A typical CAE program is made up of a number of mathematical models encoded by algorithms written in a programming language. The natural phenomena being analyzed are represented by an engineering model. The physical configuration is described by a geometric model. The results, together with the geometry, are made visible via a user interface on the display device and a rendering model (graphics image). See Algorithm, Computer programming, Programming languages
Computer-aided design and manufacturing (CAD/CAM) systems were created by the aerospace industry in the early 1960s to assist with the massive design and documentation tasks associated with producing airplanes. CAD/CAM systems have been used primarily for detail design and drafting along with the generation of numerical control instructions for manufacturing. Gradually, more CAE functions are being added to CAD/CAM systems. Modeling with CAD/CAM systems has become fairly sophisticated. Most popular commercial systems support 2D and 3D wireframe, surface models and solid models. Rendered surface models differ from solid models in that the latter have full information about the interior of the object.
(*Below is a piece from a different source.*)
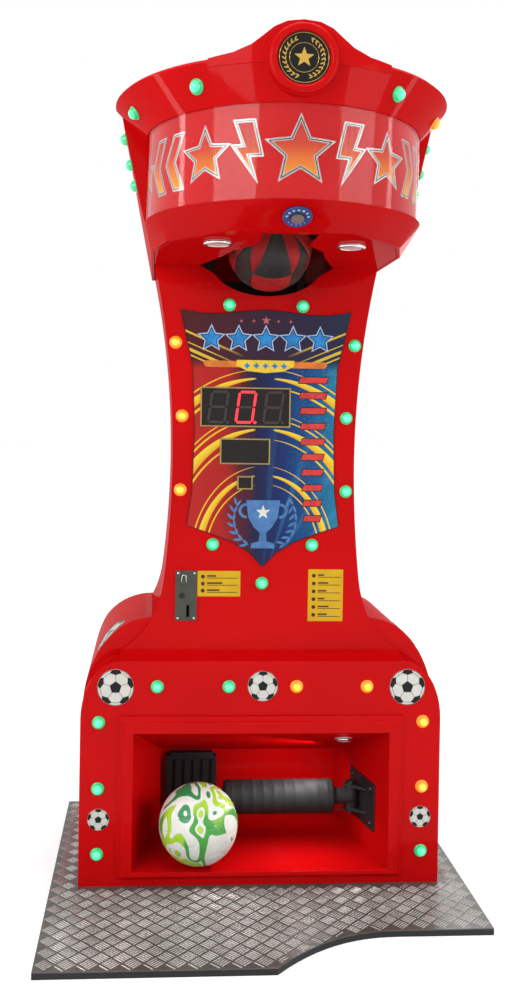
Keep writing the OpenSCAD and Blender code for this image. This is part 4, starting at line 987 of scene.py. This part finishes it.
def bag():
    """The punching bag: sewn hide over a stuffed core, swollen a little by cloth simulation."""
    pivot = Vector(joints["punch_swing"]["pos_m"])
    points = [v.co - pivot for v in nodes["punch_bag"].data.vertices]
    axis = sum(points, Vector())
    axis = Vector((0, axis.y, axis.z)).normalized()
    side = axis.cross(RIGHT).normalized()
    if side.z > 0:
        side = -side
    across, shrink, belly_share, voxel = axis.cross(side), 0.004, 0.47, 0.005
    profile = []  # the solid's (distance from the pivot, radius) pairs
    for t, r in sorted({(round(p.dot(axis), 4), round((p - axis * p.dot(axis)).length, 4)) for p in points}):
        if profile and t - profile[-1][0] < 0.0015:
            profile[-1] = (t, max(r, profile[-1][1]))
        else:
            profile.append((t, r))
    top, end = profile[0][0], profile[-1][0]
    belly = top + (end - top) * belly_share
    bm, rings = bmesh.new(), []
    for t, r in profile:
        r, core = r - shrink, pivot + axis * min(max(t, top + 0.001), end - shrink)
        rings.append([bm.verts.new(core)] if r < 0.003 else
                     [bm.verts.new(core + (side * px + across * py) * r) for px, py in disc(1, 64)])
    skin(bm, rings)
    for ring in (rings[0][::-1], rings[-1]):
        if len(ring) > 1:
            bm.faces.new(ring)
    leather(pivot, axis, side, top, belly)
    obj = link("bag_hide", bm, "bag_hide", "punch", smooth=True)
    apply_modifier(obj, "REMESH", mode="VOXEL", voxel_size=voxel)
    swell(obj, pressure=4.0, cap=0.006)
    apply_modifier(obj, "SUBSURF", levels=1)
    # The seams of the sewn panels are sunk, and the panels between them stand a little proud
    seam_depth, seam_width, crown, crown_reach = 0.0022, 0.0032, 0.0012, 0.03
    for v in obj.data.vertices:
        p = v.co - pivot
        t = p.dot(axis)
        flat = p - axis * t
        r = flat.length
        if r < 0.004:
            continue
        turn = math.atan2(flat.dot(across), flat.dot(side))
        quarter = abs((turn + math.pi / 4) % (math.pi / 2) - math.pi / 4)
        inner, outer = panel_edges(t, top, belly)
        gap = abs(quarter - inner) * r
        if t < belly:
            gap = min(gap, abs(quarter - outer) * r)
        if quarter < inner:
            gap = min(gap, abs(t - belly))
        v.co -= flat / r * (seam_depth * math.exp(-(gap / seam_width) ** 2)
                            - crown * min(gap / crown_reach, 1.0))
    shade(obj.data)
    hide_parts("punch_bag")


def fasteners():
    """Screws of the back panels and the coin plate, and black bolts of the kick bracket."""
    bm, panels, behind = bmesh.new(), surface("rear_panels"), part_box("rear_panels")[1].y
    columns, rows, radius = (-0.19, 0.19), (0.80, 0.98, 1.16, 1.34, 1.52, 1.70), 0.0045
    for px, pz in product(columns, rows):
        spot, normal, _, _ = panels.ray_cast(Vector((px, 0.7, pz)), FRONT)
        if spot and spot.y < behind - radius * 0.6 and normal.y > 0.99:
            screw(bm, seat(spot, BACK), radius)
    (low, high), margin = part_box("coin_plate"), 0.007
    for px, pz in product((low.x + margin, high.x - margin), (low.z + margin, high.z - margin)):
        screw(bm, seat((px, low.y + 0.0002, pz), FRONT), 0.0029, 0.0008)
    link("panel_screws", bm, "bright_steel", smooth=True)
    bm, bracket = bmesh.new(), surface("kick_bracket")
    for py, pz in product((0.095, 0.218), (0.145, 0.245)):
        spot, normal, _, _ = bracket.ray_cast(Vector((0.1, py, pz)), RIGHT)
        screw(bm, seat(spot, normal), 0.0075, 0.005)
    link("bracket_bolts", bm, "dark_steel", smooth=True)


def light_rims():
    """Rounded chrome rims over the flanges of the three downlights."""
    bm = bmesh.new()
    for node in ("soffit_downlights", "recess_downlight"):
        for faces in loose_parts(node):
            down = sum((n * a for n, _, a, _ in faces if n.z < -0.9), Vector()).normalized()
            points = [p for f in faces for p in f[3]]
            tip = max(p.dot(down) for p in points)
            lens = [p for p in points if p.dot(down) > tip - 0.0003]
            centre = sum(lens, Vector()) / len(lens)
            inner = max((p - centre).length for p in lens)
            outer = max((p - centre - down * (p - centre).dot(down)).length for p in points)
            profile = [(inner + 0.0002, 0.0), (inner + 0.0004, 0.0022), (inner + 0.0022, 0.0034),
                       (outer - 0.0028, 0.0030), (outer - 0.0004, 0.0014), (outer + 0.0006, -0.001),
                       (outer + 0.0006, -0.0036), (outer + 0.0001, -0.0036), (outer + 0.0001, 0.0)]
            turned(bm, profile + profile[:1], seat(centre - down * 0.002, down, BACK), 48)
    bmesh.ops.remove_doubles(bm, verts=bm.verts, dist=1e-6)
    link("downlight_rims", bm, "bright_steel", smooth=True)


def door_details():
    """Screws in the hinge leaves, and the lock's key slot in its ring."""
    bm = bmesh.new()
    for faces in loose_parts("door_hinges"):
        leaf = max((f for f in faces if f[0].dot(BACK) > 0.99), key=lambda f: f[2])[3]
        low, high = extent(leaf)
        for across, up in product((0.2, 0.65), (0.25, 0.75)):
            spot = (low.x + (high.x - low.x) * across, leaf[0].y, low.z + (high.z - low.z) * up)
            screw(bm, seat(spot, BACK), 0.0032, 0.0014)
    link("hinge_screws", bm, "bright_steel", smooth=True)
    axis = joints["lock_turn"]["pos_m"]
    place = seat((axis[0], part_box("door_lock")[1].y, axis[2]), BACK)
    bm = bmesh.new()
    prism(bm, mirrored([(0, 0.0045), (0.0008, 0.0042), (0.0012, 0.0034), (0.0012, -0.0034),
                        (0.0008, -0.0042), (0, -0.0045)]), FOOT, 0.0002, place)
    tube(bm, disc(0.0072, 40), 0.00045, place)
    link("lock_slot", bm, "black_plastic", body="lock")


def board_parts():
    """On the control board's back: corner screws, two flat chips with their leads, and a row of sockets."""
    low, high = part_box("control_board")
    back = seat((0, high.y, low.z), BACK)

    def block(bm, cx, cz, w, h, rise, chamfer):
        base = rect(cx - w / 2, cz - h / 2, cx + w / 2, cz + h / 2)
        prism(bm, base, FOOT, rise - chamfer, back)
        prism(bm, inset(base, chamfer), rise - chamfer * 1.1, rise, back)
    chips, sockets, metal = bmesh.new(), bmesh.new(), bmesh.new()
    for cx, cz, size in ((-0.055, 0.150, 0.026), (0.062, 0.165, 0.018)):
        block(chips, cx, cz, size, size, 0.0026, 0.0004)
        count, lead, width = int(size / 0.002), 0.004, 0.0009
        for k in range(count):
            along = (k - (count - 1) / 2) * 0.0018
            for edge in (size / 2, -size / 2):
                block(metal, cx + along, cz + edge, width, lead, 0.0009, 0.0002)
                block(metal, cx + edge, cz + along, lead, width, 0.0009, 0.0002)
    for k in range(4):
        cx, cz = -0.105 + k * 0.070, 0.040
        block(sockets, cx, cz, 0.042, 0.012, 0.009, 0.001)
        for n in range(7):
            block(metal, cx + (n - 3) * 0.0054, cz + 0.009, 0.0018, 0.005, 0.0015, 0.0003)
    margin = 0.008
    reach = (high.x - low.x) / 2 - margin
    for cx, cz in product((-reach, reach), (margin, high.z - low.z - margin)):
        screw(metal, back @ Matrix.Translation((cx, cz, 0)), 0.0035)
    link("board_chips", chips, "black_plastic")
    soften(link("board_sockets", sockets, "white_print"), 0.0006)
    link("board_leads", metal, "zinc_steel")


def button_marks():
    """Pale marks on the upper half of the start button's ring, and a dark joint round the button."""
    out = -Vector(joints["start_press"]["axis"]).normalized()
    points = [v.co for v in nodes["start_button_ring"].data.vertices]
    tip = max(p.dot(out) for p in points)
    low, high = extent([p for p in points if p.dot(out) > tip - 0.0003])
    place = seat((low + high) / 2, out)

    def spot(degrees):
        ring, a = 0.0245, math.radians(degrees)
        return ring * math.sin(a), ring * math.cos(a)
    marks = [star(0.0042, turn=math.radians(27 * k), centre=spot(27 * k)) for k in range(-3, 4)]
    marks += [disc(0.0014, 12, spot(180 + 24 * k)) for k in range(-2, 3)]
    relief("button_ring_marks", marks, "white_print", place)
    joint = bmesh.new()
    tube(joint, disc(0.0162, 40), 0.0009, place)
    link("button_joint", joint, "black_rubber", smooth=True)


def coin_details():
    """Bright outline on the coin plate's ridge, and a dark rim round the slot."""
    low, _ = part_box("coin_plate")
    left, foot, tall, r = low.x + 0.0175, low.z + 0.099, 0.024, 0.006
    arch = [(left + r - r * math.cos(a), foot + tall + r * math.sin(a))
            for a in (math.pi * k / 8 for k in range(9))]
    bm = bmesh.new()
    tube(bm, [(left, foot)] + arch + [(left + 2 * r, foot)], 0.0012, seat((0, low.y - 0.0002, 0), FRONT),
         steps=8, closed=False)
    link("coin_ridge_line", bm, "bright_steel", smooth=True)
    rim, edge = bmesh.new(), 0.0012
    x0, z0, w, h = low.x + 0.033, low.z + 0.011, 0.005, 0.032
    tube(rim, rect(x0 - edge, z0 - edge, x0 + w + edge, z0 + h + edge), 0.0011,
         seat((0, low.y + 0.0015, 0), FRONT), steps=8)
    link("coin_slot_rim", rim, "black_print", smooth=True)


def sleeve():
    """The rubber sleeve on the kicker's arm, with low rounded ribs."""
    low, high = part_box("kick_sleeve")
    middle, length = (low + high) / 2, high.x - low.x
    ribs, facets, valley, rise, margin = 10, 8, 0.0473, 0.00224, 0.006
    ends = [(0.030, 0.0), (0.040, 0.0), (0.0445, 0.002)]
    profile = ends + [(valley + rise * (1 - math.sqrt(abs(math.cos(math.pi * i / facets)))),
                       margin + (length - 2 * margin) * i / (ribs * facets)) for i in range(ribs * facets + 1)]
    profile += [(r, length - h) for r, h in ends[::-1]]
    bm = bmesh.new()
    turned(bm, profile + profile[:1], seat((low.x, middle.y, middle.z), RIGHT), 64)
    bmesh.ops.remove_doubles(bm, verts=bm.verts, dist=1e-6)
    made = link("kick_sleeve_rubber", bm, "black_rubber", body="kicker", smooth=True)
    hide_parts("kick_sleeve")


# ---------------------------------------------------------------- stage

def add_camera():
    """The photograph's view. It was 505 x 1000 pixels, and the camera was fitted to it."""
    photo_w, photo_h = 505, 1000
    focal_px, axis_px = 994.0, (219.5, 422.4)
    eye = Vector((-0.3069, -2.724, 1.3236))
    yaw, pitch, roll = math.radians(3.678), math.radians(-0.605), math.radians(0.925)
    data = bpy.data.cameras.new("camera")
    data.sensor_width = 36.0
    data.lens = focal_px * data.sensor_width / photo_h
    data.shift_x = (photo_w / 2 - axis_px[0]) / photo_h
    data.shift_y = (axis_px[1] - photo_h / 2) / photo_h
    level = math.radians(90)
    turn = Matrix.Rotation(-yaw, 4, "Z") @ Matrix.Rotation(level + pitch, 4, "X") @ Matrix.Rotation(roll, 4, "Z")
    scene.camera = add_object("camera", data, Matrix.Translation(eye) @ turn)


def seen_directly(tree):
    """1 for camera, glossy and transmission rays."""
    path = tree.nodes.new("ShaderNodeLightPath")
    camera, glossy, through = (Value(tree, path.outputs[f"Is {kind} Ray"])
                               for kind in ("Camera", "Glossy", "Transmission"))
    return (camera + glossy + through).lower(1.0)


def add_stage():
    """A pale world and floor, with soft lamps round the machine and a weak one in the recess."""
    world = bpy.data.worlds.new("studio")
    scene.world = world
    world.use_nodes = True
    tree = world.node_tree
    background = tree.nodes["Background"]
    feed(tree, background.inputs["Color"], (1, 1, 1))
    feed(tree, background.inputs["Strength"], seen_directly(tree).span(0, 1, 0.42, 1.0))

    bm = bmesh.new()
    bmesh.ops.create_grid(bm, x_segments=1, y_segments=1, size=30)
    f = Finish("floor", Base_Color=(0.8, 0.8, 0.8), Roughness=0.9, Emission_Color=(1, 1, 1))
    x, y, _ = f.xyz()
    far = (x * x + y * y).root().span(1.0, 5.0, 0.36, 0.68)
    f.set(Emission_Strength=seen_directly(f.tree) * far)
    add_mesh("floor", bm, "floor")

    low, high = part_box("recess_downlight")
    recess = Vector(((low.x + high.x) / 2 - 0.1, (low.y + high.y) / 2 - 0.02, low.z - 0.03))
    # Each lamp: place, what it looks at, width, height and power
    for name, place, target, width, height, power in (
            ("key", (-2.6, -2.9, 2.6), (0, 0, 1.1), 2.4, 2.4, 84),
            ("fill", (2.8, -2.3, 1.9), (0, 0, 1.0), 1.8, 2.4, 46),
            ("left_strip", (-2.9, -0.1, 2.0), (0, -0.2, 1.4), 0.28, 2.6, 20),
            ("right_strip", (2.9, -0.4, 2.0), (0, -0.2, 1.4), 0.20, 2.6, 10),
            ("top", (0.2, -0.6, 4.2), (0, 0, 1.0), 2.4, 2.0, 60),
            ("back", (0.8, 3.2, 2.6), (0, 0, 1.2), 2.0, 2.0, 50),
            ("recess_glow", recess, (-0.05, 0.2, 0), 0.2, 0.05, 0.9)):
        data = bpy.data.lights.new(name, "AREA")
        data.shape, data.size, data.size_y, data.energy = "RECTANGLE", width, height, power
        add_object(name, data, seat(place, Vector(place) - Vector(target)))


def dress_nodes():
    """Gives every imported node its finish."""
    red_paint()
    tread_metal("tread_metal", 0.3, (0.125, 0.123, 0.115), (0.08, 0.078, 0.073), 0.00004)
    # The bars take a paler copy of the plate's metal: partly wear on their tops, partly a painted highlight of
    # their raised sides.
    tread_metal("tread_bar_wear_and_highlight_metal", 0.5, (0.50, 0.495, 0.47), (0.34, 0.335, 0.31), 0.00003)
    clear_plastic()
    lights_and_lenses()
    shield_print()
    board_print(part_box("control_board")[0])
    for name, (colour, rough, settings, names, bevel) in PLAIN.items():
        plain(name, colour, rough, **settings)
        dress(names, name, bevel)
    dress("base_shell column_shell head_shell head_crest head_lip", "red_paint", 5, segments=3)
    dress("recess_liner recess_frame head_soffit", "red_paint", 2.5, segments=3)
    for names, paint, bevel in (
            ("crest_ring", "red_paint", 0), ("tread_plate", "tread_metal", 0.6),
            ("marquee_panel", "clear_plastic", 0.8), ("marquee_backing", "print_red", 0),
            ("marquee_light", "light_strip", 0), ("shield_panel", "shield_print", 0.5),
            ("control_board", "circuit_board", 1.0), ("recess_downlight soffit_downlights", "white_lens", 1.0)):
        dress(names, paint, bevel)


add_camera()
add_stage()
dress_nodes()
for make in (lamps, emblems, game_ball, tread_bars, marquee_art, shield_art, badge_art, digits, label_marks,
             bag, fasteners, light_rims, door_details, board_parts, button_marks, coin_details, sleeve):
    make()
scene.view_settings.view_transform = "Standard"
For solid models a combination of three types of representation is commonly used: constructive solid geometry, boundary representation, and sweep representation. See Computer-aided design and manufacturing
The CAE methods for electrical and electronics engineering are well developed. The geometry is generally two-dimensional, and the problems are primarily linear or can be linearized with sufficient accuracy. Chemical engineering makes extensive use of CAE with process simulation and control software. The fields of civil, architectural, and construction engineering have CAE interests similar to mechanical CAE with emphasis on structures. Aerospace, mechanical, industrial, and manufacturing engineering all make use of mechanical CAE software together with specialized software.